Greenblatt's is a Jewish Deli on Sunset in LA. It's been there for at least 50 years. It's got much better food than the more famous Canter's Deli on Fairfax. As well as a vaunted wine collection. It's open late and we like to go after a show and slump in a booth and watch the Hollywood people come and go.

One night we were trying to decide what to eat. "Know what I really feel like?" Tony looked over his menu sheepishly.

"What?"

"A grilled cheese sandwich."

My last experience with grilled cheese had something to do with a slice of American cheese between two pieces of Wonder Bread. There is a lot to choose from on the Greenblatt's menu, all of it worthy. So eyebrows were raised. But not for long.

Imagine a place that serves grilled cheese sandwiches for adults...yeah, I know. Tart up a grilled cheese and call it a panini. It's still just a grilled cheese to me -- and that can be more than OK. Tony ordered jack cheese on rye bread. Creaminess with a bite. And then there's that pickle, which is like a satisfying, final exclamation point. I don't know how we came to order the $14 glass of wine. A cab out of Napa somewhere. Our waiter, the tall and improbably-named Gide, told us it would be good. And who the hell has a decent wine with a grilled cheese? Well, exactly.

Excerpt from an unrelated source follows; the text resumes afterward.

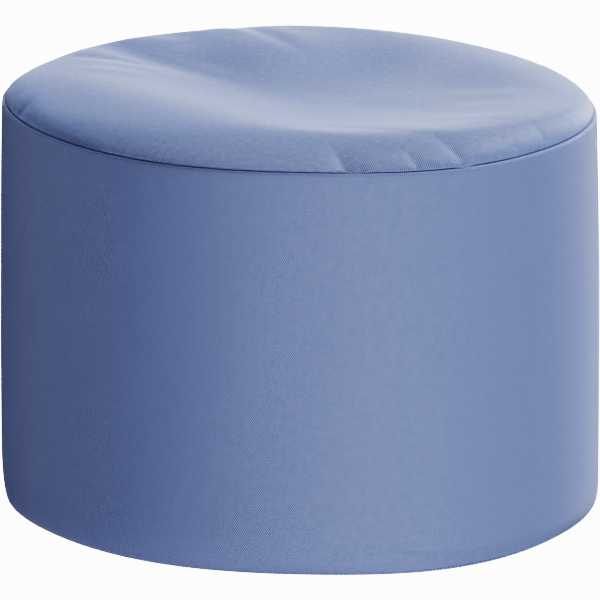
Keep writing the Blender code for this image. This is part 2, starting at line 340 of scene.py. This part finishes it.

And thus a classic perfect meal was born.

There's a lot more to be written about grilled cheese sandwiches. They're popping up all over. In the Williams Sonoma catalog, in the New York Times (which irritatingly cancels its free links within days), to the food blogosphere. There are contests. All sorts of grilled cheese chatter. They've also gotten the nod from the heavens. Seems God, some ten years ago, saw fit to affix an image of the Virgin Mary into a toasted cheese sandwich. True believers have been making pilgrimages to see this holiest of grilled cheese in Florida (where else?) until recently, when it was sold at auction on Ebay for $28,000.

I could write a lot more about grilled cheese sandwiches. Even detail my pseudo-successful attempts at making them at home. But not today.

I know you have a favorite meal or two. Let's hear them.